Chattanooga publisher, civic leader Ruth Holmberg dies, age 96

Ruth Holmberg, Chattanooga civic leader and former publisher of The Chattanooga Times, died Wednesday at her home. She was 96.

Further from the Times-Free Press:

Holmberg was the granddaughter of Adolph Ochs, the 19th-century patriarch of The Chattanooga Times who rose to world prominence as publisher of The New York Times in the early decades of the 20th century.

Over time, Holmberg was deeply involved in Chattanooga civic life, serving in leadership roles in the Chattanooga Symphony & Opera Association, the Hunter Museum of American Art, the Chattanooga Urban League and the University of Tennessee at Chattanooga. She was named Tennessee Woman of the Year in 2003.

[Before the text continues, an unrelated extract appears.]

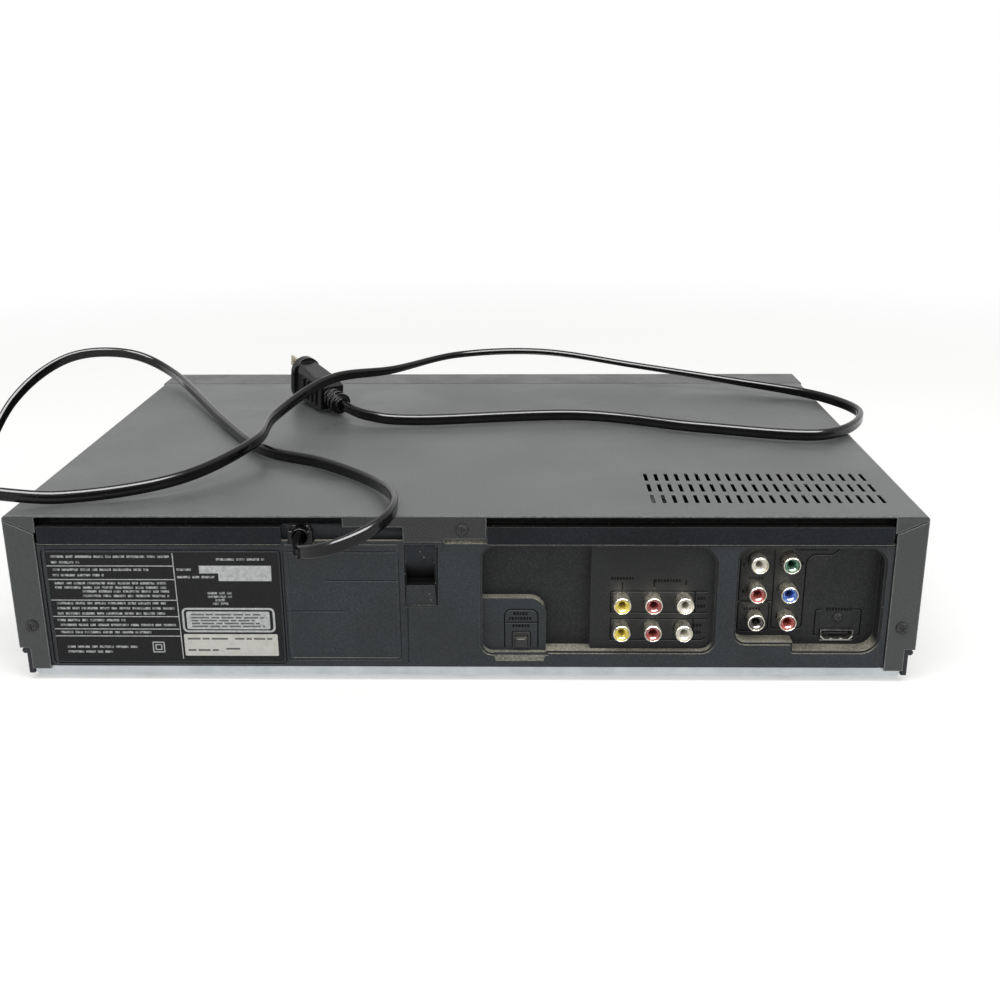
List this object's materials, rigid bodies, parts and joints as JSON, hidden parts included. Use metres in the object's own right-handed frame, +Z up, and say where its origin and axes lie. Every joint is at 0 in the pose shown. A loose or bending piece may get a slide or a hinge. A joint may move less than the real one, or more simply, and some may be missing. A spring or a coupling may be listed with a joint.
{
  "type": "dvd vcr combo player",
  "caption": "Low combined cassette and disc player with sprung door, disc tray, jack pockets and mains cord.",
  "frame": {"origin": "centre of the footprint of the object without its cord, on the surface that the feet stand on", "axes": "+Z up, -Y out of the front panel, +X to the right of someone facing the front"},
  "size_m": [0.5715, 0.3464, 0.1143],
  "materials": {
    "cover_paint": "satin dark grey paint with fine dust",
    "zinc_sheet": "zinc-plated sheet",
    "deck_steel": "stamped zinc-plated steel",
    "frame_plastic": "fine moulded texture",
    "panel_plastic": "fine moulded texture",
    "front_plastic": "silver lacquered plastic",
    "window_plastic": "smoked",
    "button_plastic": "silver lacquered plastic",
    "door_plastic": "dark silver lacquered plastic",
    "screw_steel": "dark zinc",
    "foot_rubber": "matte",
    "board_laminate": "green solder resist",
    "ferrite": "ferrite and tape",
    "ribbon_film": "pale film",
    "jack_body": "moulded",
    "jack_nickel": "nickel plate",
    "jack_insulator": "coloured insulators",
    "socket_steel": "tin plate",
    "socket_plastic": "moulded",
    "drum_aluminium": "fine turned",
    "reel_plastic": "moulded",
    "turned_steel": "turned and polished",
    "motor_board": "laminate with copper coils",
    "arm_steel": "stamped",
    "roller_rubber": "ground rubber",
    "gear_plastic": "natural acetal",
    "motor_can": "drawn can",
    "loader_plastic": "moulded",
    "tray_plastic": "fine moulded texture",
    "belt_rubber": "matte",
    "traverse_metal": "stamped",
    "pickup_body": "die-cast and moulded",
    "clamper_plastic": "moulded",
    "cord_vinyl": "soft glossy vinyl",
    "plug_vinyl": "moulded vinyl",
    "blade_brass": "stamped"
  },
  "bodies": {
    "housing": {"top_cover": "cover_paint", "bottom_plate": "zinc_sheet", "feet": "foot_rubber", "main_frame": "frame_plastic", "rear_panel": "panel_plastic", "screws": "screw_steel", "front_fascia": "front_plastic", "display_window": "window_plastic", "front_board": "board_laminate", "main_board": "board_laminate", "power_board": "board_laminate", "power_transformer": "ferrite", "ribbon_cables": "ribbon_film", "jack_blocks": "jack_body", "jack_sleeves": "jack_nickel", "jack_liners": "jack_insulator", "hdmi_socket": "socket_steel", "optical_socket": "socket_plastic", "deck_plate": "deck_steel", "lower_drum": "drum_aluminium", "capstan_motor": "motor_board", "loading_motor": "motor_can", "loader_frame": "loader_plastic", "tray_belt": "belt_rubber", "tray_motor": "motor_can", "cord_bush": "plug_vinyl", "power_cord": "cord_vinyl", "plug_body": "plug_vinyl", "plug_blades": "blade_brass"},
    "tray": {"disc_tray": "tray_plastic", "tray_front": "front_plastic"},
    "power_button": {"power_button": "button_plastic"},
    "open_close_button": {"open_close_button": "button_plastic"},
    "deck_select_button": {"deck_select_button": "button_plastic"},
    "dvd_play_button": {"dvd_play_button": "button_plastic"},
    "dvd_stop_button": {"dvd_stop_button": "button_plastic"},
    "vcr_eject_button": {"vcr_eject_button": "button_plastic"},
    "vcr_rewind_button": {"vcr_rewind_button": "button_plastic"},
    "vcr_play_button": {"vcr_play_button": "button_plastic"},
    "vcr_forward_button": {"vcr_forward_button": "button_plastic"},
    "vcr_stop_button": {"vcr_stop_button": "button_plastic"},
    "cassette_door": {"cassette_door": "door_plastic"},
    "optical_shutter": {"optical_shutter": "socket_plastic"},
    "head_drum": {"head_drum": "drum_aluminium"},
    "supply_reel": {"supply_reel": "reel_plastic"},
    "take_up_reel": {"take_up_reel": "reel_plastic"},
    "capstan": {"capstan": "turned_steel"},
    "pinch_arm": {"pinch_arm": "arm_steel"},
    "pinch_roller": {"pinch_roller": "roller_rubber"},
    "supply_guide": {"supply_guide": "turned_steel"},
    "take_up_guide": {"take_up_guide": "turned_steel"},
    "cassette_holder": {"cassette_holder": "deck_steel"},
    "cam_gear": {"cam_gear": "gear_plastic"},
    "loading_pinion": {"loading_pinion": "gear_plastic"},
    "tray_gear": {"tray_gear": "gear_plastic"},
    "motor_pulley": {"motor_pulley": "gear_plastic"},
    "traverse": {"traverse": "traverse_metal"},
    "pickup": {"pickup": "pickup_body"},
    "turntable": {"turntable": "reel_plastic"},
    "clamper": {"clamper": "clamper_plastic"}
  },
  "joints": [
    {"name": "cassette_door_hinge", "type": "hinge", "parent": "housing", "child": "cassette_door", "pos_m": [-0.102, -0.1485, 0.0755], "axis": [1, 0, 0], "range_deg": [0, 88], "stiffness_Nm_per_rad": 0.004},
    {"name": "power_button_press", "type": "slide", "parent": "housing", "child": "power_button", "axis": [0, 1, 0], "range_m": [0, 0.0006], "stiffness_N_per_m": 400},
    {"name": "open_close_button_press", "type": "slide", "parent": "housing", "child": "open_close_button", "axis": [0, 1, 0], "range_m": [0, 0.0006], "stiffness_N_per_m": 400},
    {"name": "deck_select_button_press", "type": "slide", "parent": "housing", "child": "deck_select_button", "axis": [0, 1, 0], "range_m": [0, 0.0006], "stiffness_N_per_m": 400},
    {"name": "dvd_play_button_press", "type": "slide", "parent": "housing", "child": "dvd_play_button", "axis": [0, 1, 0], "range_m": [0, 0.0006], "stiffness_N_per_m": 400},
    {"name": "dvd_stop_button_press", "type": "slide", "parent": "housing", "child": "dvd_stop_button", "axis": [0, 1, 0], "range_m": [0, 0.0006], "stiffness_N_per_m": 400},
    {"name": "vcr_eject_button_press", "type": "slide", "parent": "housing", "child": "vcr_eject_button", "axis": [0, 1, 0], "range_m": [0, 0.0006], "stiffness_N_per_m": 400},
    {"name": "vcr_rewind_button_press", "type": "slide", "parent": "housing", "child": "vcr_rewind_button", "axis": [0, 1, 0], "range_m": [0, 0.0006], "stiffness_N_per_m": 400},
    {"name": "vcr_play_button_press", "type": "slide", "parent": "housing", "child": "vcr_play_button", "axis": [0, 1, 0], "range_m": [0, 0.0006], "stiffness_N_per_m": 400},
    {"name": "vcr_forward_button_press", "type": "slide", "parent": "housing", "child": "vcr_forward_button", "axis": [0, 1, 0], "range_m": [0, 0.0006], "stiffness_N_per_m": 400},
    {"name": "vcr_stop_button_press", "type": "slide", "parent": "housing", "child": "vcr_stop_button", "axis": [0, 1, 0], "range_m": [0, 0.0006], "stiffness_N_per_m": 400},
    {"name": "optical_shutter_hinge", "type": "hinge", "parent": "housing", "child": "optical_shutter", "pos_m": [-0.0272, 0.1476, 0.0229], "axis": [-1, 0, 0], "range_deg": [0, 80], "stiffness_Nm_per_rad": 0.0002},
    {"name": "head_drum_spin", "type": "hinge", "parent": "housing", "child": "head_drum", "pos_m": [-0.102, 0.082, 0.03], "axis": [0.1045, 0, 0.9945], "continuous": true},
    {"name": "supply_reel_spin", "type": "hinge", "parent": "housing", "child": "supply_reel", "pos_m": [-0.1475, -0.017, 0.03], "axis": [0, 0, 1], "continuous": true},
    {"name": "take_up_reel_spin", "type": "hinge", "parent": "housing", "child": "take_up_reel", "pos_m": [-0.0565, -0.017, 0.03], "axis": [0, 0, 1], "continuous": true},
    {"name": "capstan_spin", "type": "hinge", "parent": "housing", "child": "capstan", "pos_m": [-0.048, 0.05, 0.03], "axis": [0, 0, 1], "continuous": true},
    {"name": "pinch_arm_swing", "type": "hinge", "parent": "housing", "child": "pinch_arm", "pos_m": [-0.024, 0.064, 0.027], "axis": [0, 0, 1], "range_deg": [0, 22], "stiffness_Nm_per_rad": 0.01},
    {"name": "pinch_roller_spin", "type": "hinge", "parent": "pinch_arm", "child": "pinch_roller", "pos_m": [-0.04884, 0.06659, 0.035], "axis": [0, 0, 1], "continuous": true},
    {"name": "cam_gear_turn", "type": "hinge", "parent": "housing", "child": "cam_gear", "pos_m": [-0.172, 0.096, 0.026], "axis": [0, 0, 1], "range_deg": [0, 280]},
    {"name": "loading_pinion_turn", "type": "hinge", "parent": "housing", "child": "loading_pinion", "pos_m": [-0.172, 0.074, 0.026], "axis": [0, 0, 1], "range_deg": [-748, 0]},
    {"name": "supply_guide_load", "type": "hinge", "parent": "housing", "child": "supply_guide", "pos_m": [-0.102, 0.082, 0.024], "axis": [0, 0, 1], "range_deg": [-70.05, 0]},
    {"name": "take_up_guide_load", "type": "hinge", "parent": "housing", "child": "take_up_guide", "pos_m": [-0.102, 0.082, 0.024], "axis": [0, 0, 1], "range_deg": [0, 70.05]},
    {"name": "holder_slide", "type": "slide", "parent": "housing", "child": "cassette_holder", "axis": [0, 1, 0], "range_m": [0, 0.048]},
    {"name": "tray_slide", "type": "slide", "parent": "housing", "child": "tray", "axis": [0, -1, 0], "range_m": [0, 0.14]},
    {"name": "tray_gear_turn", "type": "hinge", "parent": "housing", "child": "tray_gear", "pos_m": [0.058, -0.124, 0.056], "axis": [0, 0, 1], "range_deg": [0, 803]},
    {"name": "motor_pulley_turn", "type": "hinge", "parent": "housing", "child": "motor_pulley", "pos_m": [0.104, -0.124, 0.048], "axis": [0, 0, 1], "range_deg": [0, 2346]},
    {"name": "traverse_lift", "type": "hinge", "parent": "housing", "child": "traverse", "pos_m": [0.104, 0.05, 0.047], "axis": [-1, 0, 0], "range_deg": [0, 2.68]},
    {"name": "pickup_slide", "type": "slide", "parent": "traverse", "child": "pickup", "axis": [0, 1, 0], "range_m": [0, 0.034]},
    {"name": "turntable_spin", "type": "hinge", "parent": "traverse", "child": "turntable", "pos_m": [0.104, -0.078, 0.056], "axis": [0, 0, 1], "continuous": true},
    {"name": "clamper_spin", "type": "hinge", "parent": "housing", "child": "clamper", "pos_m": [0.104, -0.078, 0.071], "axis": [0, 0, 1], "continuous": true}
  ],
  "couplings": [
    {"joint": "tray_gear_turn", "follows": "tray_slide", "rad_per_m": 100},
    {"joint": "motor_pulley_turn", "follows": "tray_slide", "rad_per_m": 292.3},
    {"joint": "loading_pinion_turn", "follows": "cam_gear_turn", "ratio": -2.6667},
    {"joint": "supply_guide_load", "follows": "cam_gear_turn", "ratio": -0.25},
    {"joint": "take_up_guide_load", "follows": "cam_gear_turn", "ratio": 0.25}
  ]
}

“She had a spectacular life,” said her son Michael Golden, vice chairman of The New York Times. “On behalf of her children, we are extremely proud of the leadership role that our mother played in Chattanooga in education, civil rights, beautification and the arts.”

Holmberg was also active in the upper echelons of the newspaper industry, serving on the board of directors of both The New York Times Co. and The Associated Press. She was a past president of the Southern Newspaper Publishers Association.

For 28 years, 1964 to 1992, Holmberg was publisher of The Chattanooga Times. She was chairwoman of the Times Printing Co. from 1992 until 1999, when the company was sold to Walter E. Hussman Jr., chairman of Little Rock, Ark.-based WEHCO Media. Hussman purchased the morning Chattanooga Times and afternoon Chattanooga News-Free Press in the late 1990s, and combined the newspapers in early 1999.

Note: Statement issued by U.S. Sen. Bob Corker:

“While the world knows Ruth Holmberg’s family for starting the New York Times, anyone who knew Ruth knew her heart was always in Chattanooga,” said Corker. “In her quiet way, she was one of the kindest and most generous champions for our city that I have ever known and her impact will be felt for many years to come. Her long-time leadership and stewardship of the Chattanooga Times informed generations of our citizens and her advocacy for the arts helped transform our community and establish it as a place with tremendous heart and soul. She was a friend to so many and will be greatly missed.”